Work instructions: Lines containing the string "with" are to be collected in full.

┌────────

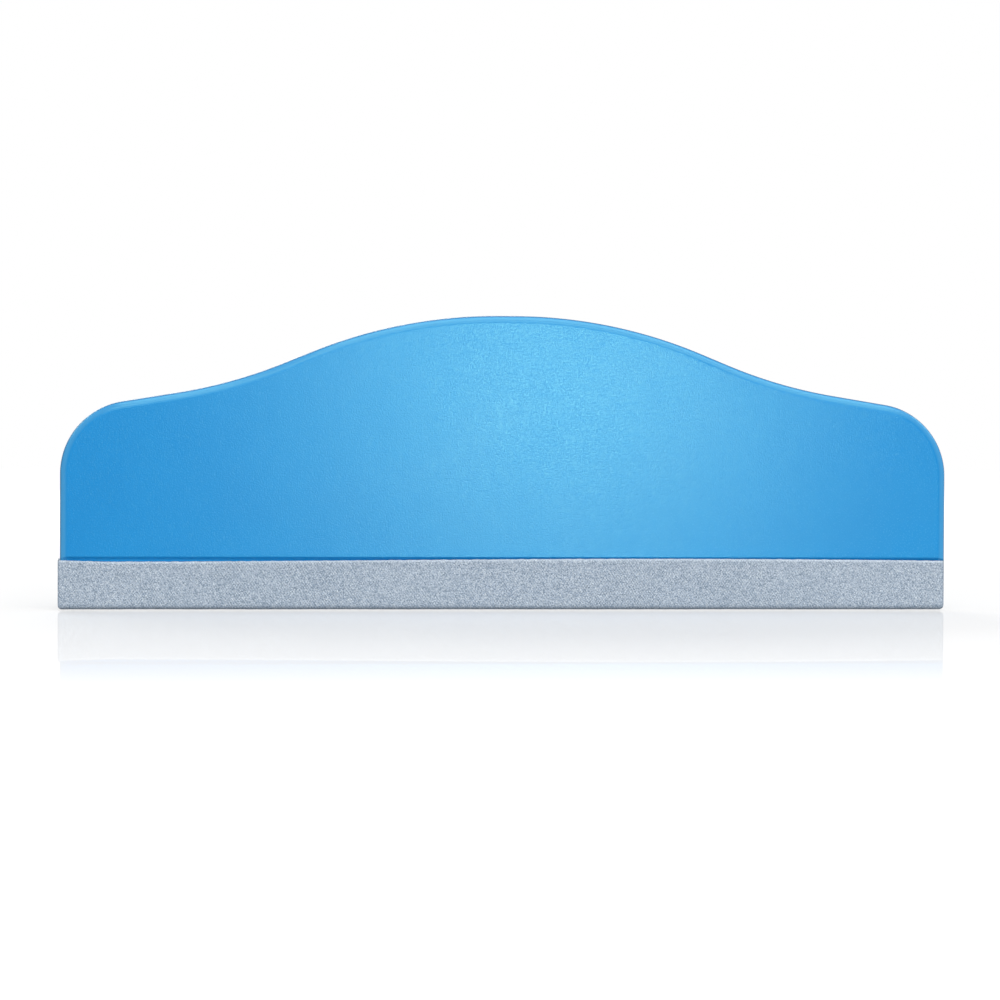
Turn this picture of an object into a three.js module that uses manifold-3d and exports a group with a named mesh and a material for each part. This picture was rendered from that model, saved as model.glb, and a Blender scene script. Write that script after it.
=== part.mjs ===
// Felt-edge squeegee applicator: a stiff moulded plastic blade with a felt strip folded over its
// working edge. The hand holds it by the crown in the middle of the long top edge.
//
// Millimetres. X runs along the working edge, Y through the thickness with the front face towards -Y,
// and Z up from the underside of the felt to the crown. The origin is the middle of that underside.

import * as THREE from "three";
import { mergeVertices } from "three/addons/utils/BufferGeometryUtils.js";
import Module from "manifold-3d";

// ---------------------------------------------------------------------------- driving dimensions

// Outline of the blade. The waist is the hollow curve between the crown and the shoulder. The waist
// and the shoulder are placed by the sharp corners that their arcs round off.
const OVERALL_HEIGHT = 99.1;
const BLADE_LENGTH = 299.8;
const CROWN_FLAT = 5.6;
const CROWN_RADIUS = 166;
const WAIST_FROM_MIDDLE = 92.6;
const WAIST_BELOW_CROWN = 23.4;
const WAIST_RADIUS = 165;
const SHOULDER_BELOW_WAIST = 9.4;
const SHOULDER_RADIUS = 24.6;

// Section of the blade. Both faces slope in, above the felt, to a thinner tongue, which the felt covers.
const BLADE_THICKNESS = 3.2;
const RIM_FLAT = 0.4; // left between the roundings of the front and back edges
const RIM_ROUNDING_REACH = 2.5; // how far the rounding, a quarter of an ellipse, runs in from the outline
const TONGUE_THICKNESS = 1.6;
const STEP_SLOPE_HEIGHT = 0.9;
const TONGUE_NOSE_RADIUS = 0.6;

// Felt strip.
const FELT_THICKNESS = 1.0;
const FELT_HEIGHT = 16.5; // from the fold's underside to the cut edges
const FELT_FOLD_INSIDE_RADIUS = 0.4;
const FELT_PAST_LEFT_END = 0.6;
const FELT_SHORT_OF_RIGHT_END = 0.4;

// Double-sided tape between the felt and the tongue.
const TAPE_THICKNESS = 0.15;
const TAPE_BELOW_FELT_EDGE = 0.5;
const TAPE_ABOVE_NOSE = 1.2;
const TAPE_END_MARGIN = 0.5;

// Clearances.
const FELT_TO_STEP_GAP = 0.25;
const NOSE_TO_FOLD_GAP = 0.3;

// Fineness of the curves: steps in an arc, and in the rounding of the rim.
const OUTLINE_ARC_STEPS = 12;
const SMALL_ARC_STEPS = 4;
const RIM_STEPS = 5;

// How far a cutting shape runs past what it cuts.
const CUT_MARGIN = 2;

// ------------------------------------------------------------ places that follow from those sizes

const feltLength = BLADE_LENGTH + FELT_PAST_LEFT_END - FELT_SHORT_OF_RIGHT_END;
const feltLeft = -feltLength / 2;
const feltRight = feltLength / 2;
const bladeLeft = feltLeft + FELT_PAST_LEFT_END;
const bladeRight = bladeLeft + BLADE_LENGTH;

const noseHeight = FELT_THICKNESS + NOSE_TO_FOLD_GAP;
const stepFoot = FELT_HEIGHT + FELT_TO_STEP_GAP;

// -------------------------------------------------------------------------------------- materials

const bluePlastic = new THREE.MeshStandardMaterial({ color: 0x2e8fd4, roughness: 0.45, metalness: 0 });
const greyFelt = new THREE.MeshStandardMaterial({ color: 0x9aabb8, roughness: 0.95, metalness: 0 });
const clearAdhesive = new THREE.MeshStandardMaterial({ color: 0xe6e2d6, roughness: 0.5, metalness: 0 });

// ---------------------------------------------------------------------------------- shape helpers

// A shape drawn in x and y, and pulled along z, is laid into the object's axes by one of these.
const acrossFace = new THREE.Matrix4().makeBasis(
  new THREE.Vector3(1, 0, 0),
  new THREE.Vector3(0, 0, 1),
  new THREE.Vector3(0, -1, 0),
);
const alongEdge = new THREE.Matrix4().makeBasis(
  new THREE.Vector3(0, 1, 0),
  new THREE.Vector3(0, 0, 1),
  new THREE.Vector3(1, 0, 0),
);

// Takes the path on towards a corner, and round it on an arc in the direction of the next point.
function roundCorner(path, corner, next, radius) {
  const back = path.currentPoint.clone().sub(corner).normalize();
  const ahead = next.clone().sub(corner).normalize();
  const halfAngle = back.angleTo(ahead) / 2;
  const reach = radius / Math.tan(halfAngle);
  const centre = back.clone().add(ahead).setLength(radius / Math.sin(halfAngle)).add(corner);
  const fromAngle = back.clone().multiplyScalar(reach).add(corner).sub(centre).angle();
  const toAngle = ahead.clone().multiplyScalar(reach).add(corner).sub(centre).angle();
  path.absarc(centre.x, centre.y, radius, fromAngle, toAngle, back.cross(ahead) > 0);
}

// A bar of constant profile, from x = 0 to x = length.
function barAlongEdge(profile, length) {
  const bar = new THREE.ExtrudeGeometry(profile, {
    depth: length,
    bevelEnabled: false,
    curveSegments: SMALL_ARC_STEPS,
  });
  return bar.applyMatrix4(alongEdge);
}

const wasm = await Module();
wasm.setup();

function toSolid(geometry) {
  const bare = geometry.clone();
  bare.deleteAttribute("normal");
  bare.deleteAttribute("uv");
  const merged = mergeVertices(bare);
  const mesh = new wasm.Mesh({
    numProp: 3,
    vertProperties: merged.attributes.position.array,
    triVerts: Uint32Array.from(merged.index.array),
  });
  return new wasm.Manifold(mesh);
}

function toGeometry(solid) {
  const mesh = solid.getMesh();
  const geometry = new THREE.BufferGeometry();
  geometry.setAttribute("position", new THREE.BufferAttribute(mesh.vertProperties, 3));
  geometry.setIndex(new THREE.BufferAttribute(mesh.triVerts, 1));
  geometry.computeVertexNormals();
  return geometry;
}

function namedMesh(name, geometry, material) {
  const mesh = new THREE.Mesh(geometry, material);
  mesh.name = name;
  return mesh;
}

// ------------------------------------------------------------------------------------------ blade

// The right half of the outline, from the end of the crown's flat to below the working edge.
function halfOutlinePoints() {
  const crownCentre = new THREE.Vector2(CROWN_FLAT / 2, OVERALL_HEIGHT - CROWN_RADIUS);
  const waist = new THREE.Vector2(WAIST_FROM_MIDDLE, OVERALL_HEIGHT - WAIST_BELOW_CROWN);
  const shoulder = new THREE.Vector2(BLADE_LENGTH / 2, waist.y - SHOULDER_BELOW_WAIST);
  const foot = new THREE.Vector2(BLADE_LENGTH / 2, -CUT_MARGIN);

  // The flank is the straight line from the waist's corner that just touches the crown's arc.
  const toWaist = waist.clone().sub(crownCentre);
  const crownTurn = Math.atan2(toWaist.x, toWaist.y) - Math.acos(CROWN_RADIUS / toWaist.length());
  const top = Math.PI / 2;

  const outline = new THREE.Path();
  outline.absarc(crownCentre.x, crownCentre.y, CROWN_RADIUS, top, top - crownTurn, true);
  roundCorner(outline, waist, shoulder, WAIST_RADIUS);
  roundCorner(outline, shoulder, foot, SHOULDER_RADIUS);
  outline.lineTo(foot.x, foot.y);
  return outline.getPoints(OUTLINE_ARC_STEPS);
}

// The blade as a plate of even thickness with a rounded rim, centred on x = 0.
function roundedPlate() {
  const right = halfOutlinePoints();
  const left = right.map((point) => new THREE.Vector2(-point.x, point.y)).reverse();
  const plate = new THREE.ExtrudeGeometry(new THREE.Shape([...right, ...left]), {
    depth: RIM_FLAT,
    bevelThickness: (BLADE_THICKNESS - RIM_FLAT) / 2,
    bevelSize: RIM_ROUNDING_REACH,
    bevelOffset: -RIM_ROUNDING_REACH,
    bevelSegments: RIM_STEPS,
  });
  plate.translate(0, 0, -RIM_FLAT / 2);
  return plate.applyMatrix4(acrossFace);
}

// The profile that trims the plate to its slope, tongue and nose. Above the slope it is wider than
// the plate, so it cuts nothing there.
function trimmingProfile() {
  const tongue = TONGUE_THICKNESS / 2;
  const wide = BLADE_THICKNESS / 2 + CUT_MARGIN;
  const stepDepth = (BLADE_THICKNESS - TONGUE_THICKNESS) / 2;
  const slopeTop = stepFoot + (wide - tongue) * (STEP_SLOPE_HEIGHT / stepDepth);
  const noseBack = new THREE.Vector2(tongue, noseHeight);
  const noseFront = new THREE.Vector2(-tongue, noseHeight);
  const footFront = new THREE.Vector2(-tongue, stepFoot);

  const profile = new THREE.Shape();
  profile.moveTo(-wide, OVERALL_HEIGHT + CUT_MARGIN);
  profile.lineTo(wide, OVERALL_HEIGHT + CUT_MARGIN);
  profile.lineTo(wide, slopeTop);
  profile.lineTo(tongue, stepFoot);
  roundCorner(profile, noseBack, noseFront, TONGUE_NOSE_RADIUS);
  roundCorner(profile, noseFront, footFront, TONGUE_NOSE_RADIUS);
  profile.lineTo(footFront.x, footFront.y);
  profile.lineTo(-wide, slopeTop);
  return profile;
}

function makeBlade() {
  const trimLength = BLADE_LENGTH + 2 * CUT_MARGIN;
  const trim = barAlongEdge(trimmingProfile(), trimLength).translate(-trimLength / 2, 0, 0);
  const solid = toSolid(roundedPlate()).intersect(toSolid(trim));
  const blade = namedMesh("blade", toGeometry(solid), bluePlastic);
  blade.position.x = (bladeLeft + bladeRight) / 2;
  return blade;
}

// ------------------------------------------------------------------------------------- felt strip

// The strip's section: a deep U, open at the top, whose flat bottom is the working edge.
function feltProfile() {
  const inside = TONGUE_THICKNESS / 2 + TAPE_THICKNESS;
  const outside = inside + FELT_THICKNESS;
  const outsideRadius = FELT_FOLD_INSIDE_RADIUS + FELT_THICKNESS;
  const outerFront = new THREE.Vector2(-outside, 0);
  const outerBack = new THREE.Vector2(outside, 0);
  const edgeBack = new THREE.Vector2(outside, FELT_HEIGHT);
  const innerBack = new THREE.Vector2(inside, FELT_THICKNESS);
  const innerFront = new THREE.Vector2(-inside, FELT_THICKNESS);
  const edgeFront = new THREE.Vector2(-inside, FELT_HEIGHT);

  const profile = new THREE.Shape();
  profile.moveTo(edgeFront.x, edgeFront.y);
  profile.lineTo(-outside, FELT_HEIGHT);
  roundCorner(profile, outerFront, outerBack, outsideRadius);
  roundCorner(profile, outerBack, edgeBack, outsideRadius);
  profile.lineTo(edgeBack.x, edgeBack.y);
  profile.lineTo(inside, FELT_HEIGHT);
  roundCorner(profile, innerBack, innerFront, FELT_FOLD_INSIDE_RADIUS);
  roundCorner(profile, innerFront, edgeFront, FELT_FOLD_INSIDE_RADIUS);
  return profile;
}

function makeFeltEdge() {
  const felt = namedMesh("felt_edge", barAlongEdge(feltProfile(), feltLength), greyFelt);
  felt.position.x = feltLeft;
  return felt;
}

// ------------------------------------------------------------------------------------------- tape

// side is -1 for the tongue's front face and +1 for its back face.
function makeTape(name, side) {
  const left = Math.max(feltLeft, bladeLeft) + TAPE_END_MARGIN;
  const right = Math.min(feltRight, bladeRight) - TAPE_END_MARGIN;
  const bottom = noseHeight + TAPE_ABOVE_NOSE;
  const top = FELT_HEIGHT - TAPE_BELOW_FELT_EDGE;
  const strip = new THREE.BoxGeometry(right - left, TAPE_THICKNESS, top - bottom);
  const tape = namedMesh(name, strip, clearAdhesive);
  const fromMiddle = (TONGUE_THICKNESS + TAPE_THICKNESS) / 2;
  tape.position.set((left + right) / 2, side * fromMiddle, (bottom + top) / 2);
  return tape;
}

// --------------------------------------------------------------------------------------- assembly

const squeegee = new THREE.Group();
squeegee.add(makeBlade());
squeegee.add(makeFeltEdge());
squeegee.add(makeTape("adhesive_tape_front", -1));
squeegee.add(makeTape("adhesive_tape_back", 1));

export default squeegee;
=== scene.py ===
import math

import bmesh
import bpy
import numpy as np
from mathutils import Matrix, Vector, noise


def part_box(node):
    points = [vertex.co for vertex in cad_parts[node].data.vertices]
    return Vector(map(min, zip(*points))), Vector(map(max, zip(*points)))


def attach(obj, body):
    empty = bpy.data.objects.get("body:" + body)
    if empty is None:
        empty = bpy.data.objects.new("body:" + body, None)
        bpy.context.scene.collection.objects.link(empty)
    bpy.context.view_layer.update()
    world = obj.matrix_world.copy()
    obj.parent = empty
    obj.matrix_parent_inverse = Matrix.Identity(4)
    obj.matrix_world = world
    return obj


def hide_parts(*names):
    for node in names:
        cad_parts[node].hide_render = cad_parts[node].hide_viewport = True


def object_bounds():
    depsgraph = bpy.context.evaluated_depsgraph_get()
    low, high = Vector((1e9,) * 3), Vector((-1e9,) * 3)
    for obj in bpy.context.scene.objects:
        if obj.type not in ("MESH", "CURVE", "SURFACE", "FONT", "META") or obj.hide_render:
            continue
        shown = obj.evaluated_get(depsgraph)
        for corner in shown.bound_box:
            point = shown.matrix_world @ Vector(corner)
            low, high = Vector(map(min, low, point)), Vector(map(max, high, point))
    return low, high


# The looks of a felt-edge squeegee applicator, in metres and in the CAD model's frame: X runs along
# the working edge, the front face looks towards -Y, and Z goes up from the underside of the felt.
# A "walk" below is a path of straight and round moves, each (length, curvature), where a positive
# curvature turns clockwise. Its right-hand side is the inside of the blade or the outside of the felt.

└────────

Completed exercise:
Turn this picture of an object into a three.js module that uses manifold-3d and exports a group with a named mesh and a material for each part. This picture was rendered from that model, saved as model.glb, and a Blender scene script. Write that script after it.
// Felt-edge squeegee applicator: a stiff moulded plastic blade with a felt strip folded over its
// Millimetres. X runs along the working edge, Y through the thickness with the front face towards -Y,
// The blade as a plate of even thickness with a rounded rim, centred on x = 0.